Die Fragen stellte Anita Wuttke.
BZÄK-Statement
Eine „Post-Market Surveillance“ industriell gefertigter Medizinprodukte ist sinnvoll
Nach der geltenden europäischen und nationalen Gesetzgebung und auch der neuen europäischen Medizinprodukteverordnung (MDR) sind Zahntechniker und Zahnärzte mit Eigenlabor Hersteller von Sonderanfertigungen. Ob die Implantologie zum Leistungsspektrum der Praxis gehört, spielt in diesem Zusammenhang keine Rolle.
Medizinprodukte dürfen nur mit CE-Kennzeichnung auf den europäischen Markt gebracht werden. Ab der Risikoklasse 2 benötigt der Hersteller dafür eine benannte Stelle. Da durch die Vorschaltung eines solchen Verfahrens die Anfertigung zum Beispiel von Zahnersatz praktisch unmöglich wäre, sind „Sonderanfertiger“ von dieser Verpflichtung befreit. Nun fordert die MDR allgemein von Medizinprodukteherstellern, vor dem Inverkehrbringen ihrer Erzeugnisse eine klinische Bewertung und über den gesamten Produktionszeitraum eine „Post-Market Surveillance“ durchzuführen.
Für neue, industriell gefertigte Medizinprodukte sind dies sinnvolle und notwendige Maßnahmen, um die Patientensicherheit fortwährend zu gewährleisten.Auch wenn der (europäische) Gesetzgeber hier keine Unterscheidung zwischen den Herstellern trifft, muss allen Akteuren klar sein, dass die Umsetzung auf dem Gebiet der Zahntechnik nur spezifisch erfolgen kann.
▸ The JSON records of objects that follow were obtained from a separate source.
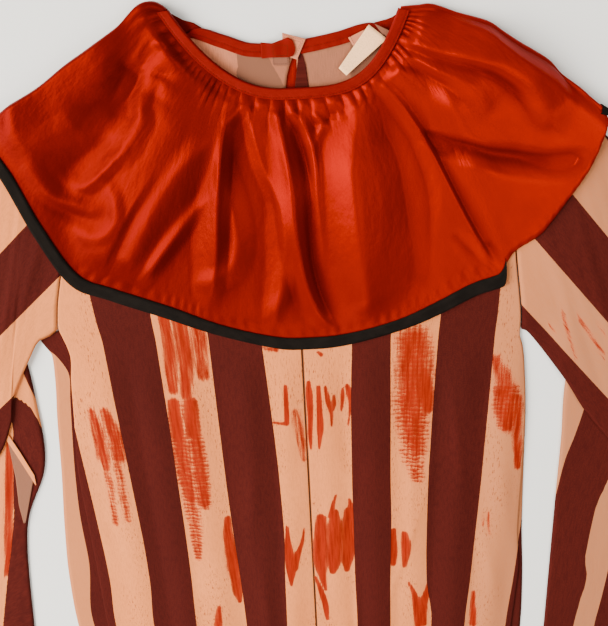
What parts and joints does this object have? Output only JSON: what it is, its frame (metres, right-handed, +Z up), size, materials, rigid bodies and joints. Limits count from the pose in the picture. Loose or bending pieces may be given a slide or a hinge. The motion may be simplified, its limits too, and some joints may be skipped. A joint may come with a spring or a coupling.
{
  "type": "clown costume",
  "caption": "Striped one-piece clown suit lying flat on its back, with a gathered satin ruffle collar, black trim, bound neck and long sleeves.",
  "frame": {"origin": "bottom centre of the bounding box, on the surface the suit lies on", "axes": "+Z up out of the suit's front, +Y from the hems to the neck, +X to the viewer's right"},
  "size_m": [0.9518, 1.3402, 0.0316],
  "materials": {
    "striped_cloth": "matt striped polyester",
    "satin": "glossy satin",
    "binding": "matt woven binding",
    "trim": "matt black tape",
    "tape": "hook-and-loop tape",
    "label": "smooth label tape"
  },
  "bodies": {
    "root": {"front_left": "striped_cloth", "front_right": "striped_cloth", "back_left": "striped_cloth", "back_right": "striped_cloth", "sleeve_left": "striped_cloth", "sleeve_right": "striped_cloth", "ruffle": "satin", "ruffle_trim": "trim", "binding_front": "binding", "binding_back_left": "binding", "binding_back_right": "binding", "tape_left": "tape", "tape_right": "tape", "closure_tab": "binding", "care_label": "label"}
  },
  "joints": []
}
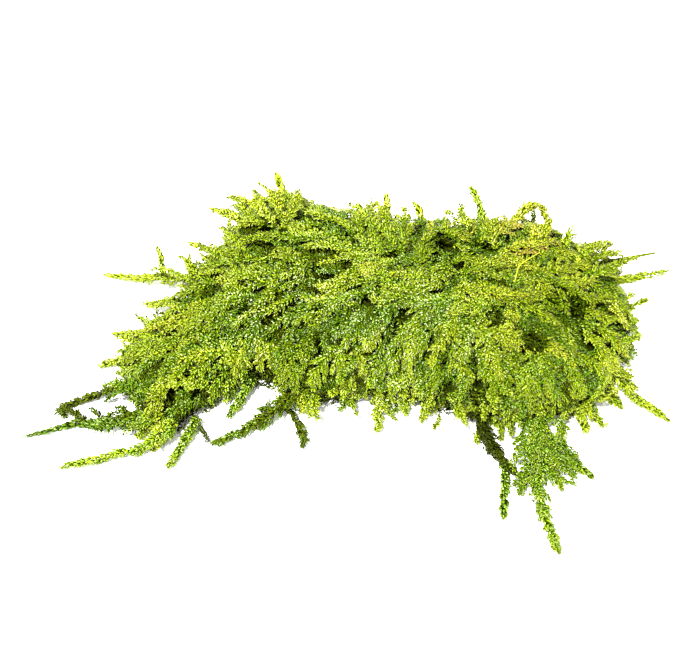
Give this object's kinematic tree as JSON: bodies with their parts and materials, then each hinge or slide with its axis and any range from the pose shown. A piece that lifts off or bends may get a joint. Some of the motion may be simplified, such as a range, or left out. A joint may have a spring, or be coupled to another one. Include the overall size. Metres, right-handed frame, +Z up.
{
  "type": "moss clump",
  "caption": "Tangled oblong clump of leafy aquatic moss laid flat, a low lumpy mat with thin leafy shoots trailing from its edges.",
  "frame": {"origin": "middle of the clump's box at the surface it rests on", "axes": "+X along the clump's long side, +Y towards its back edge, +Z up from the surface it rests on"},
  "size_m": [0.12, 0.0802, 0.0179],
  "materials": {
    "leafy_moss": null,
    "old_moss": "wet, dark green older shoots with few leaves",
    "bare_stem": "satin, a thin bare stem"
  },
  "bodies": {
    "root": {"back_left_low_twig": "leafy_moss", "back_left_middle_twig": "leafy_moss", "back_left_spike": "leafy_moss", "back_left_upper_twig": "leafy_moss", "back_middle_curl": "leafy_moss", "back_middle_tuft": "leafy_moss", "back_right_arch": "leafy_moss", "back_right_spire": "leafy_moss", "front_left_shoot": "leafy_moss", "front_left_spike": "leafy_moss", "front_left_stem": "old_moss", "front_left_stem_tip": "old_moss", "front_middle_tuft": "leafy_moss", "front_right_long_shoot": "leafy_moss", "front_right_side_shoot": "leafy_moss", "front_right_stem": "old_moss", "front_right_twig": "leafy_moss", "front_twig": "old_moss", "left_back_spike": "leafy_moss", "left_bent_shoot": "old_moss", "left_front_shoot": "leafy_moss", "left_front_spike": "leafy_moss", "left_long_shoot": "leafy_moss", "left_middle_spike": "leafy_moss", "left_upper_shoot": "leafy_moss", "left_upper_twig": "leafy_moss", "moss_mat": "leafy_moss", "right_back_stem": "bare_stem", "right_back_tuft": "leafy_moss", "right_front_tuft": "leafy_moss", "right_front_twig": "leafy_moss", "right_low_shoot": "leafy_moss", "right_middle_shoot": "leafy_moss", "right_upper_shoot": "leafy_moss"}
  },
  "joints": []
}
Der Zahntechniker fertigt den Zahnersatz auf Verordnung des Zahnarztes und muss bei der Auswahl von Werkstoffen und Herstellungsverfahren den Stand von Wissenschaft und Technik einhalten und die Konformität mit den grundlegenden Anforderungen bescheinigen. Da er selbst keinen Patientenkontakt hat, erfolgt die „Post-Market Surveillance“ in Zusammenarbeit mit dem Zahnarzt.
Bereits heute müssen nach MDR alle Hersteller, Anwender und Betreiber von Medizinprodukten Vorkommnisse melden, die zum Tode oder zur schwerwiegenden Verschlechterung des Gesundheitszustands geführt haben oder hätten führen können.
Bundeszahnärztekammer
Abteilung Zahnärztliche Berufsausübung
Zur Person
Prof. Dr. Ulrich M. Gassner ist seit 2007 Professor für Öffentliches Recht an der Universität Augsburg, Gründungsdirektor der Forschungsstelle für Medizinprodukterecht (FMPR), Direktor des Instituts für Bio-, Gesundheits- und Medizinrecht (IBGM), Mitglied der Faculty des Munich Intellectual Property Law Center (MIPLC).
Tätigkeitsschwerpunkte: Arzneimittel- und Medizinprodukterecht, Krankenversicherungsrecht, Europäisches und Internationales Gesundheitsrecht, Verfassungsrecht.
Die FMPR an der Juristischen Fakultät der Universität Augsburg besteht seit 2005 als in Europa nach wie vor einzigartige Einrichtung dieser Art.